Ban eased on Saddam-era officials

Saddam Hussein

Saddam Hussein's Baath party was predominantly Sunni

The Iraqi parliament has passed legislation allowing former officials from Saddam Hussein's Baath party to return to public life.

The US had been urging Iraq's Shia-led government to approve the move in a bid to reach out to minority Sunni Arabs.

It will allow thousands of former party members to apply for reinstatement in the civil service and military.

US President George W Bush, who is in the Gulf, called the new Iraqi law "an important step towards reconciliation".

Mr Bush was speaking in Bahrain, the latest stage in a tour of the Middle East. Earlier, in Kuwait, he said hope was returning to Iraq.

Reconciliation

Saddam Hussein was executed on 30 December 2006 after a special tribunal found him guilty of crimes against humanity.

WHO ARE THE BAATHISTS?

The party was the political instrument of Saddam Hussein's rule

An estimated 2.5 million Iraqis were party members

Banned and broken up by US administrator in May 2003

Baathism was a pan-Arab secular nationalist movement


His regime was predominantly Sunni and many figures were removed from government after his fall in 2003, under an edict from ex-US administrator Paul Bremer.

The army was disbanded, thousands of teachers, university lecturers and civil servants were sacked.

The initiative, based on the de-Nazification of Germany after World War II, banned anyone who had been a member of the higher tiers of the party from government employment.

Some were reinstated after the US found that it had cleared out key ministries and the military without having any replacements.

After the Americans handed over power to an Iraqi government in 2004, they urged the Shia-led administration to ease the measures further in an effort to promote national reconciliation.

Much of the Sunni insurgency is thought to be centred on dismissed military men from the Baathist regime.

'Heavy blow'

The new legislation - called the Accountability and Justice Law - was approved on Saturday by all 143 lawmakers present in the 275-member house.

It creates a three-month period for the ex-members to be challenged, after which they will be immune from prosecution over the Saddam era.

Iraq is now a different place from one year ago


George W Bush


The law excludes former Baath members charged with crimes or still sought for them.

However, it will grant state pensions to many former Baathist employees even if they are not given new posts.

The BBC's Humphrey Hawksley in Baghdad says the legislation is seen as an attempt by the government to end the sectarian divide between the Shia and Sunni communities.

But almost five years on, after much bloodshed, it is unclear how many former Baathists will take up the offer to get their jobs back, our correspondent adds.

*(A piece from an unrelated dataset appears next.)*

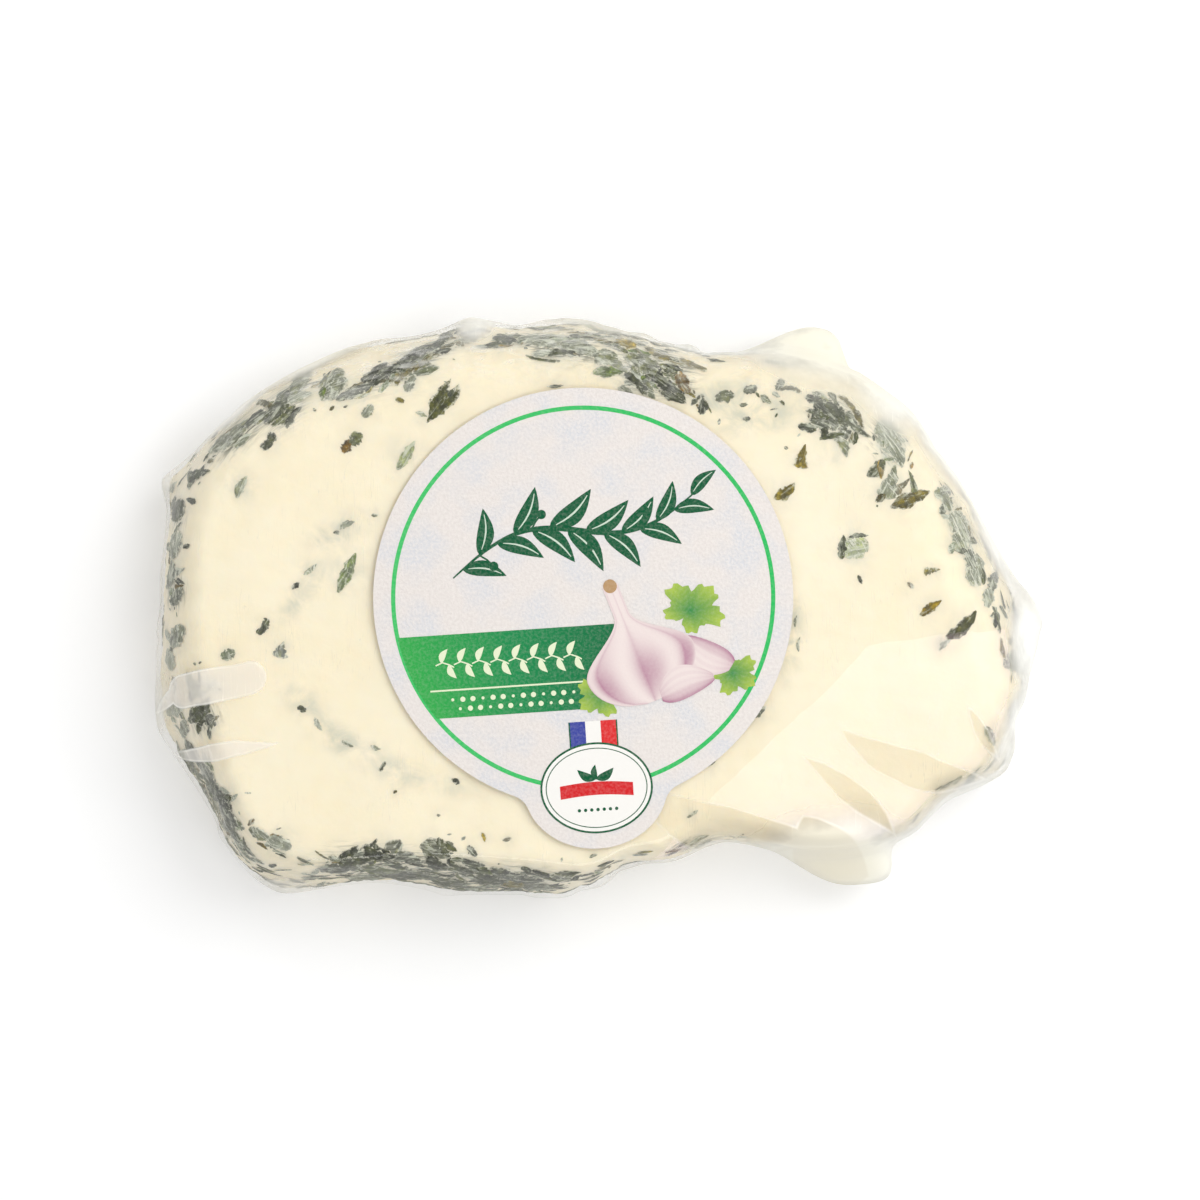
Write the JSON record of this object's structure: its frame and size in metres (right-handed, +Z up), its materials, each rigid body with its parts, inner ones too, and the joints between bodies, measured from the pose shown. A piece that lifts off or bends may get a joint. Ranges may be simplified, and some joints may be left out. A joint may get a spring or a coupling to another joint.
{
  "type": "cream cheese log slice",
  "caption": "Thick squared-oval slice of soft cheese with a herb rim, lying flat in clear shrink film with small folded ears, under a round paper label with a tab.",
  "frame": {"origin": "middle of the bounding box's bottom face, on the flat cut side that the slice rests on", "axes": "+X along the longest extent, towards the slanting end; +Y towards the back, away from the label's tab; +Z up, out of the labelled face"},
  "size_m": [0.1157, 0.0757, 0.0212],
  "materials": {
    "wrapped_cheese": "soft cream-coloured cheese seen through clear glossy film",
    "film": "clear shrink film, glossy, with fine creases and scuffs",
    "herbs": "chopped dried herbs, from grey green to olive brown",
    "label_paper": "uncoated off-white paper with green print"
  },
  "bodies": {
    "root": {"wrapped_slice": "wrapped_cheese", "label": "label_paper"}
  },
  "joints": []
}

A spokeswoman for the US embassy in Baghdad told Reuters news agency that the new law showed "the political process is working in Iraq".

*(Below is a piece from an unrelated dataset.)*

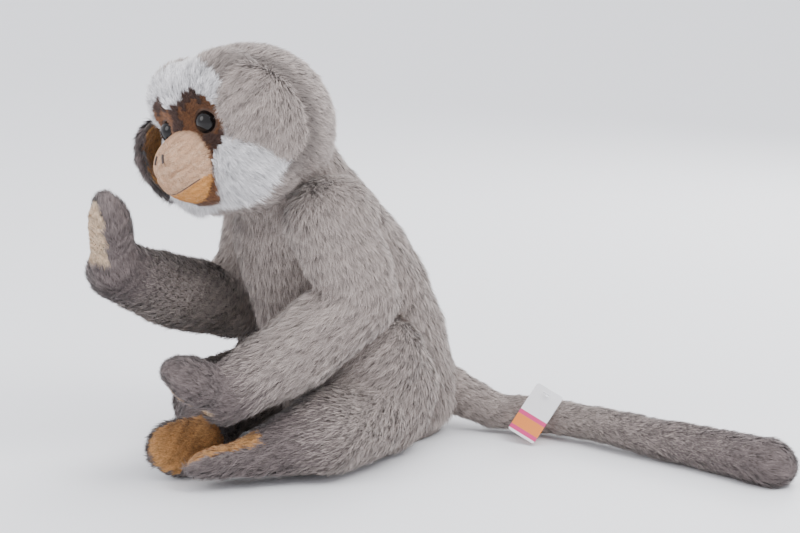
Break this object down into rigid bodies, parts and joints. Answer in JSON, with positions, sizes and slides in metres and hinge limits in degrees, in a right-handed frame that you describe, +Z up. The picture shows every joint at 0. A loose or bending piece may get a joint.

Meanwhile, Mr Bush said there had been a dramatic improvement in the country since the US troop "surge" last year - when 30,000 extra soldiers were sent to the Baghdad area.

"Hope is returning to Baghdad, and hope is returning to towns and villages throughout the country," he said during a visit to a US base in Kuwait.

He added that US and Iraqi soldiers had dealt "heavy blows" to al-Qaeda, and that the country was "now a different place from one year ago".

He said the withdrawal of 20,000 troops by July was on track, but no decision had been taken to bring home more.